The Met now says it will reopen with Verdi’s Requiem

The Met now says it will reopen with Verdi’s Requiem

News

norman lebrecht

August 20, 2021

Just up on the website:

In commemoration of the 20th anniversary of 9/11, the Met presents Verdi’s Requiem, with Music Director Yannick Nézet-Séguin conducting the extraordinary Met Orchestra and Chorus as well as a quartet of star soloists: soprano Ailyn Pérez, mezzo-soprano Elīna Garanča, tenor Matthew Polenzani, and bass-baritone Eric Owens. The concert marks the first performance inside the Metropolitan Opera House since the March 2020 closure due to the Covid-19 pandemic.

Just one problem: the orchestra have not yet agreed to play.

 

Comments

  • Alviano says:

    Given the state of the House’s finances, a requiem might be appropriate.

    • William T. Cohen says:

      Given the Blanchard “rehearsal” they just posted, Verdi’s requiem is a sign of their imminent demise…orchestra or not.

  • sonicsinfonia says:

    Correction: “the orchestra has not yet agreed to play” – there is only one of them, as far as I know.

  • caranome says:

    Maybe a capella then. The other day another orchestra played without chorus. Then one can do one without soloists. Music reimagined in age of covid!

  • Barry says:

    Skipping by any controversy and focusing on the music potential, I’ve seen a lot of Yannick in concert over the years (in Philadelphia), and the single best performance I’ve seen him lead was unquestionably the Verdi Requiem with which he opened his Philadelphia MD tenure. I had become somewhat jaded to the piece, but he snapped me out of that with one of the most gripping performances of anything I’ve ever seen in a concert hall. Hopefully he’ll recapture that in this performance, if it comes off.

    • Robin Mitchell-Boyask says:

      I was at that one too! I’m not the biggest YNS fan, but he’s an absolutely wonderful conductor of the great choral works.

  • Alan R. Kay says:

    What’s left of the extraordinary Met Orchestra, anyway.

  • Tiredofitall says:

    Very strange that the PBS telecast will be introduced by a ballerina…not a singer. Just sayin’.

  • Alex says:

    What a PR trap for the orchestra.
    Solidarity to my friends at the MET orchestra.

  • sam says:

    Ugh, when you have no ideas left, you put on Verdi’s Requiem.

    It’s the lazy man’s go-to cheap grief piece that’s popular enough to fill seats.

    They might as well just put on a concert Traviata, same cast, same chorus, same cost.

    • Tiredofitall says:

      To mark 20 years since 9/11. But yes, I agree, there are other pieces that would be equally if not more appropriate and not over-exposed.

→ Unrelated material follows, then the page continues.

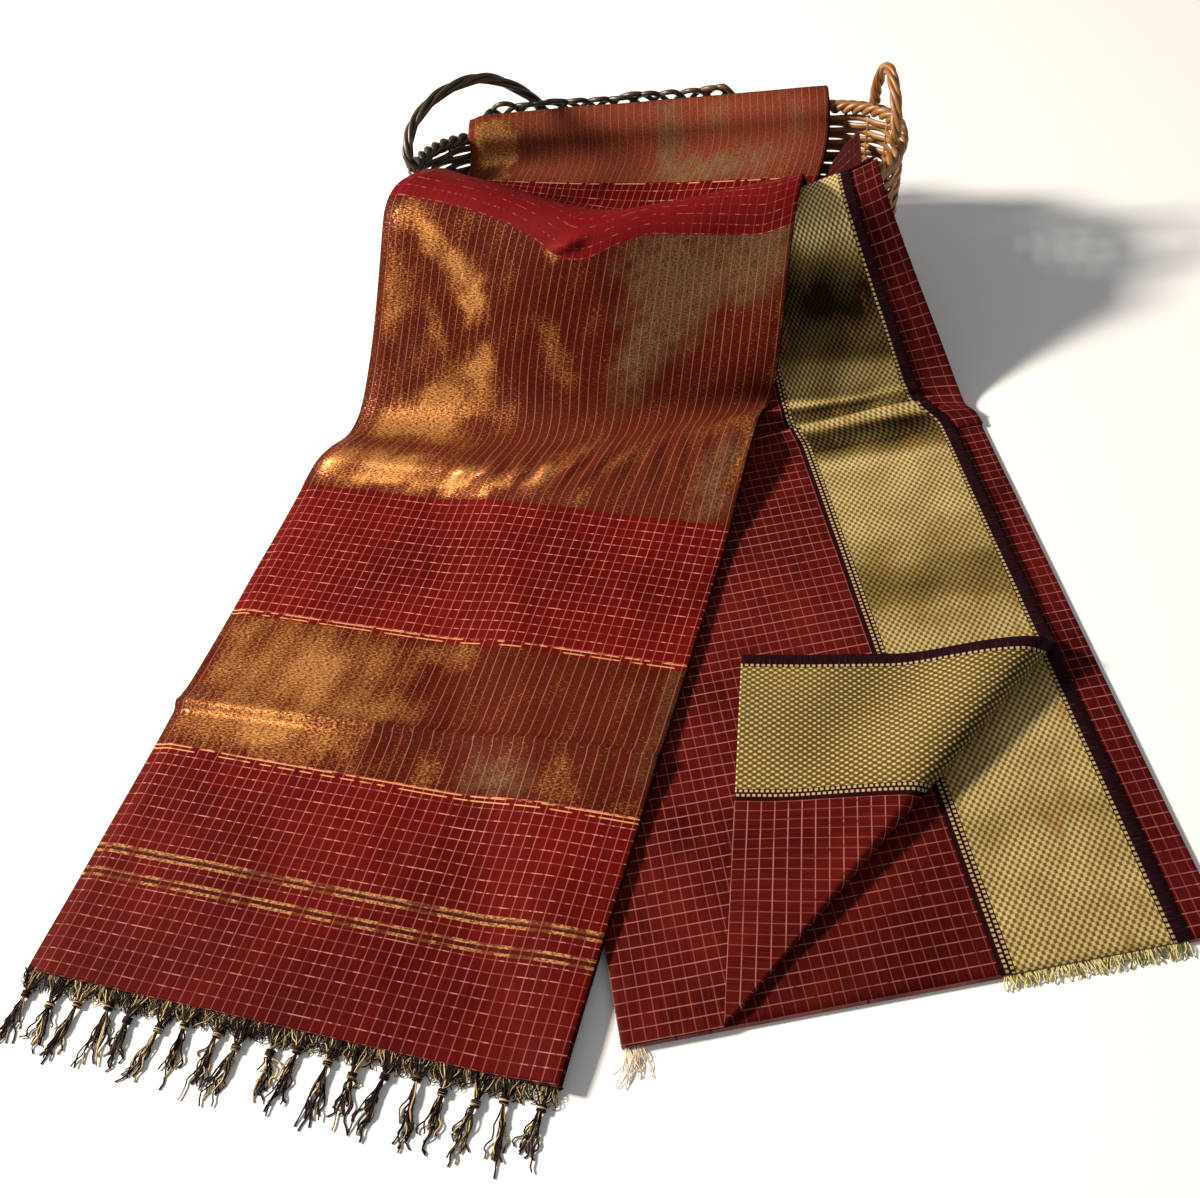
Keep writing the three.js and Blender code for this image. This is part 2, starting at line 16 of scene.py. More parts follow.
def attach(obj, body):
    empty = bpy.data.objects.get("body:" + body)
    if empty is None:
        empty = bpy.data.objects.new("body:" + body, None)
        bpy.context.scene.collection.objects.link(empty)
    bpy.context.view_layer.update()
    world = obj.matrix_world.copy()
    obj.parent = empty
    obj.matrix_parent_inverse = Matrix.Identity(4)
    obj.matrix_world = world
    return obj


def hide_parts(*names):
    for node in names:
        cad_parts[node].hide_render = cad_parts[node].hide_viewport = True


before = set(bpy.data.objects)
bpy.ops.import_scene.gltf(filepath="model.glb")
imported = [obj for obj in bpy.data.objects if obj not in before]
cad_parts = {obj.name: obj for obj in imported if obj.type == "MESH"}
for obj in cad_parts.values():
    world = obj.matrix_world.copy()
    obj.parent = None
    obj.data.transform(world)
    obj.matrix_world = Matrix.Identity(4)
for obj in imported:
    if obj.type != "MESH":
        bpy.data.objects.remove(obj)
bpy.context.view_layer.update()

    • It’s been planned for months…it marks the 20th anniversary of the 9/11 terrorist attacks. It’s a one-time event. The actual opening night of the season is scheduled for September 27th.

  • Maria says:

    Hope they use a chorus and not a string quartet and a few brass ad a drum for an orchestra! Pity they couldn’t have done an opera in an Opera house than a dramatic oratorio which now seems to be getting flogged to death – and before I get criticised, no disrespect whatsoever to 9/11. That will always remain something SO awful in our time, and beyond words or music.

  • Pianoman says:

    How apropos! If the orchestra won’t play, hire two pianists….I’m ready!

  • BrianB says:

    Fewer than 3 weeks to settle.
    The Verdi Requiem with two piano accompaniment. That should be interesting…

  • SMH says:

    Why? It’s a very powerful work, but certainly quite bleak and desolate…..

    “Deliver me, Lord, from eternal death … when you will come to judge the world by fire.”

    Is that how they really want to open the season?

  • Save the MET says:

    Proving once again, Gelb is not of sound mind and remains mired in depths of manure over his head. He’s now planning the biggest super-spreader possible, as big a chorus and as big an orchestra as he could possibly put on that stage. The idiot DeBlah tried to run an outdoor super-spreader over the weekend in Central Park with a hurricane forecasted. As DeBlah is shortly to be unemployed and Gelb should be, perhaps Tweedle Dee and Tweedle Dumb can run another business into the ground together.